Among the lines below, count those with "Metres". Give only the number.
((
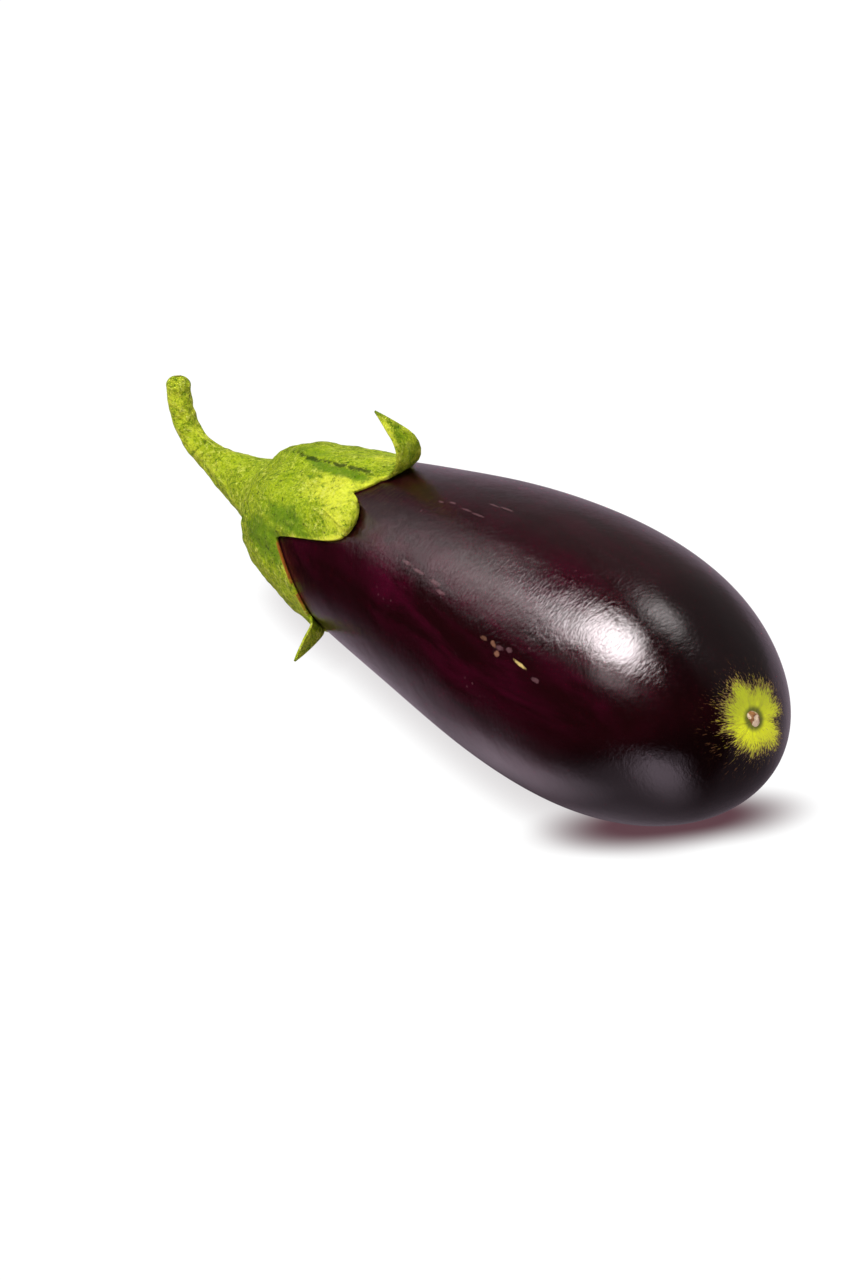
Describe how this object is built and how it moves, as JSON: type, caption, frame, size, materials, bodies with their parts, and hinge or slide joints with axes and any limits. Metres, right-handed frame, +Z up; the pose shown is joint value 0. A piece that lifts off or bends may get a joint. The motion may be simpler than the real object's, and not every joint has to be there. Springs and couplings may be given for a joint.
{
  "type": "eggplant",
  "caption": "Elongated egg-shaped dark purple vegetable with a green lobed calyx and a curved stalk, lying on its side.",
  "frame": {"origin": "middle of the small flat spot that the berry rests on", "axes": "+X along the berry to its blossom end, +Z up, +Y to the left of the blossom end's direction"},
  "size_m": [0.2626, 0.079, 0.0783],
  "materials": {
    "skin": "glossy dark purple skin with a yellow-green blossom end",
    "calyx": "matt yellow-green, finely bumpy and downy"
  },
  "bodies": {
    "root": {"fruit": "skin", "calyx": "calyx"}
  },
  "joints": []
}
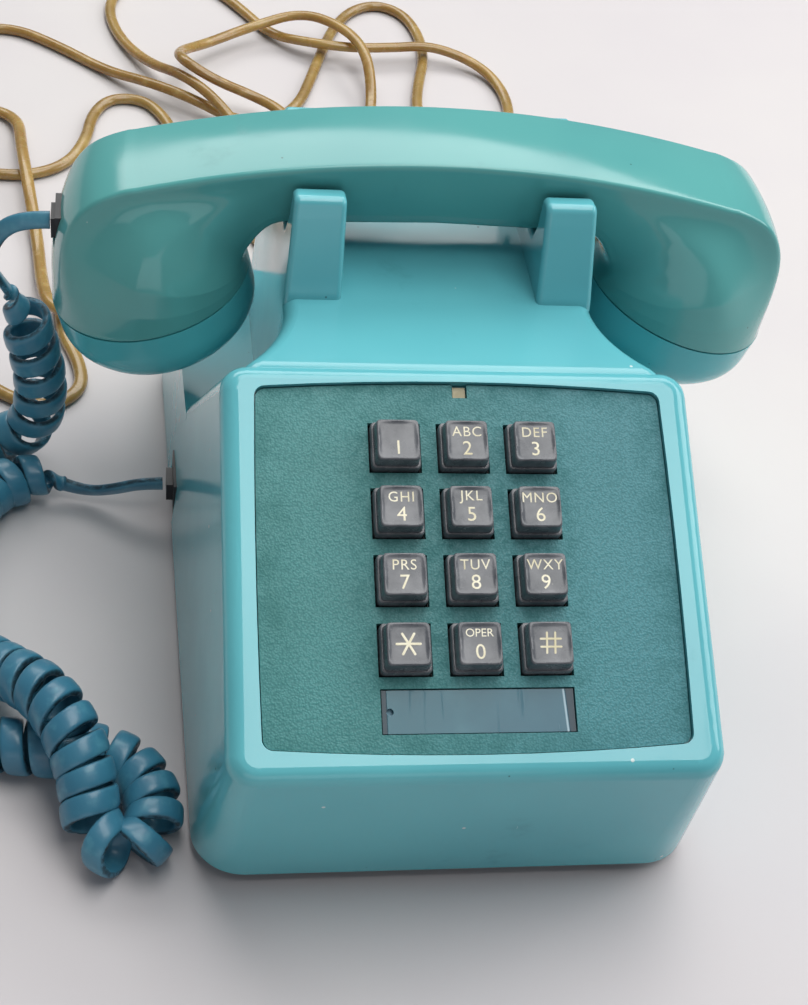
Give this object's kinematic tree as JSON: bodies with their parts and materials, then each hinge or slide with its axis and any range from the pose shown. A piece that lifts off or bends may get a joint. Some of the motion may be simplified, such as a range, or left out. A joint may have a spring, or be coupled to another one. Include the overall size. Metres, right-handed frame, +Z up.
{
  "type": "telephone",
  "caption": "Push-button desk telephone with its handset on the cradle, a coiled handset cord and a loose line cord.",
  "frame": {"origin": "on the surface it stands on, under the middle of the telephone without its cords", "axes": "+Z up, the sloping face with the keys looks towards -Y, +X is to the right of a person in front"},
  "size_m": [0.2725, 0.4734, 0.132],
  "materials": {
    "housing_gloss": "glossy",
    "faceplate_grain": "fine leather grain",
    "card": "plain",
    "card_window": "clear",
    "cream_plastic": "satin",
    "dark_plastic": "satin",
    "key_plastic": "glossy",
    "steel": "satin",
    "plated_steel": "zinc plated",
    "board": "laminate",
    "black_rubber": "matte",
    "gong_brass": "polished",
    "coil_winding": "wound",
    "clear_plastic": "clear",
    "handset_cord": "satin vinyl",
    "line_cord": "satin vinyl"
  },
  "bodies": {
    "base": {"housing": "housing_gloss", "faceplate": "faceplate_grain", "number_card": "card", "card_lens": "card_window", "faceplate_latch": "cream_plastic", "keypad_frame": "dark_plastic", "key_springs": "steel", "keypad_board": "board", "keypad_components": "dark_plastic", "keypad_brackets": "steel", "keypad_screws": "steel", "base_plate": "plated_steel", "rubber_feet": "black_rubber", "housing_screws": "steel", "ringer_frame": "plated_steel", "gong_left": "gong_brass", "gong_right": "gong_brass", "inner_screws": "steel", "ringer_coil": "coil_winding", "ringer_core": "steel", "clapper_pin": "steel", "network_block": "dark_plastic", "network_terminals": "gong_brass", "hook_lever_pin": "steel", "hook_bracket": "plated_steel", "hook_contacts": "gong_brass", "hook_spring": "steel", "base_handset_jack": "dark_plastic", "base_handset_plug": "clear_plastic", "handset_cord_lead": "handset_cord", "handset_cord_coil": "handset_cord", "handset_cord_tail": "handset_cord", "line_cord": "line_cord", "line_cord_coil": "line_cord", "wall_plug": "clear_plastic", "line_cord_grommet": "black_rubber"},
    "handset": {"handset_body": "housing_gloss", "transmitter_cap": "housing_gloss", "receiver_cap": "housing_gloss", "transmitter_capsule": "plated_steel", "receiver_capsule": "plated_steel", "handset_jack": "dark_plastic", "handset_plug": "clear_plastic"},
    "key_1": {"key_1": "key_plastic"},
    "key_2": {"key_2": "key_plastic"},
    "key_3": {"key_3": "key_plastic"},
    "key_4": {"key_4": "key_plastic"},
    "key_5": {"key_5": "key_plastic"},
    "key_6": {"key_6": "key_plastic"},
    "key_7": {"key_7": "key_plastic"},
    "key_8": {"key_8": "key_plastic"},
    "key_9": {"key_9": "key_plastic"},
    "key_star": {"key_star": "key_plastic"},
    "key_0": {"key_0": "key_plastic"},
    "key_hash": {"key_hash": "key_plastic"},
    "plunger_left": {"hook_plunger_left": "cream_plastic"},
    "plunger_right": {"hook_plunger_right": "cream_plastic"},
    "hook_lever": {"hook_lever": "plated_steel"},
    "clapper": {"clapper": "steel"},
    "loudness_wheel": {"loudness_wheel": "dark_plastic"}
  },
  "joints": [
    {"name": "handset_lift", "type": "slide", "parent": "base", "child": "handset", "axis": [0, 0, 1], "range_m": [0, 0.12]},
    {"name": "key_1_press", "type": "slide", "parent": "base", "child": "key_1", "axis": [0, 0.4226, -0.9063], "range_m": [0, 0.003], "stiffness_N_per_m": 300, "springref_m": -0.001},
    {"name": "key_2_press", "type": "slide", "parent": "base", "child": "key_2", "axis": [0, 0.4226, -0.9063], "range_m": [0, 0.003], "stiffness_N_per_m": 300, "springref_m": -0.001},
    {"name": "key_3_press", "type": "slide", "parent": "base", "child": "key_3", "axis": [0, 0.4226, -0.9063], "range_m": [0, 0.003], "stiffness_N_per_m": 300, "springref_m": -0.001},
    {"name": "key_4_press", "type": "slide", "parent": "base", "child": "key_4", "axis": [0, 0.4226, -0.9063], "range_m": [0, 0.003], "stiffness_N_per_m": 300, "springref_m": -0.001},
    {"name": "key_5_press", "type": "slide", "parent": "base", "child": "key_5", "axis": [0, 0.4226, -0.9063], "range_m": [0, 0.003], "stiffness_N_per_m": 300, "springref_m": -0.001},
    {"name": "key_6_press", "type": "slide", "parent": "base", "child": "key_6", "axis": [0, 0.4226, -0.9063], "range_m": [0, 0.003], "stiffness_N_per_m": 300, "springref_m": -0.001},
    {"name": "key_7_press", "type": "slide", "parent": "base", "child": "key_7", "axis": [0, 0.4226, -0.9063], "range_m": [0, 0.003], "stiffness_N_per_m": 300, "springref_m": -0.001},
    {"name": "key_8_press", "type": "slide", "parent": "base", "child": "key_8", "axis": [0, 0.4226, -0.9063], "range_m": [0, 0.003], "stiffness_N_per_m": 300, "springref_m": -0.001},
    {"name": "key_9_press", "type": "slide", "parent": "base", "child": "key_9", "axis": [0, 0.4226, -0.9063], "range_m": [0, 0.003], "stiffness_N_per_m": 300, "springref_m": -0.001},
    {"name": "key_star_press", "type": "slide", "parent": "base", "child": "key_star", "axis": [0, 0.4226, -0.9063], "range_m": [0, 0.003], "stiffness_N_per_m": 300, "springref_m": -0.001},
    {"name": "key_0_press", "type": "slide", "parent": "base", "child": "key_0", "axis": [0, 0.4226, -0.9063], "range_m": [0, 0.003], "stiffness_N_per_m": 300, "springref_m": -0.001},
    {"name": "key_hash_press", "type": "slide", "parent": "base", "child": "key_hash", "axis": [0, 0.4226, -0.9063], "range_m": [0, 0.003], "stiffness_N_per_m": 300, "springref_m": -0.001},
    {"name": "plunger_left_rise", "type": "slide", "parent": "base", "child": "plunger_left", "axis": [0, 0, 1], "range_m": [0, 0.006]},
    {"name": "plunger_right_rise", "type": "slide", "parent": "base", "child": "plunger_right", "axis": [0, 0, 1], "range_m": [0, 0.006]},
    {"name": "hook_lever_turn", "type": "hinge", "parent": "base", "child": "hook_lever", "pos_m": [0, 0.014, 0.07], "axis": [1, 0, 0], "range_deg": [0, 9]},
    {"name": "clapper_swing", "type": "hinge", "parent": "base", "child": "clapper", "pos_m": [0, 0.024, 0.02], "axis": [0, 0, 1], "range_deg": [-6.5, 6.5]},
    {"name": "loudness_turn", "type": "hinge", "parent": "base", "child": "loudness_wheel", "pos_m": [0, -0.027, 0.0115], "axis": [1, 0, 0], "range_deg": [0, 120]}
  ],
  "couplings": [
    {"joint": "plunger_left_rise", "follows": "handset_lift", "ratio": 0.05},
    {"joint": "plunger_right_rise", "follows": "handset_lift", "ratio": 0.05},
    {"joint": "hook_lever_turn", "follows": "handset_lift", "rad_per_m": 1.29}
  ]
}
))
**Complete answer:** 2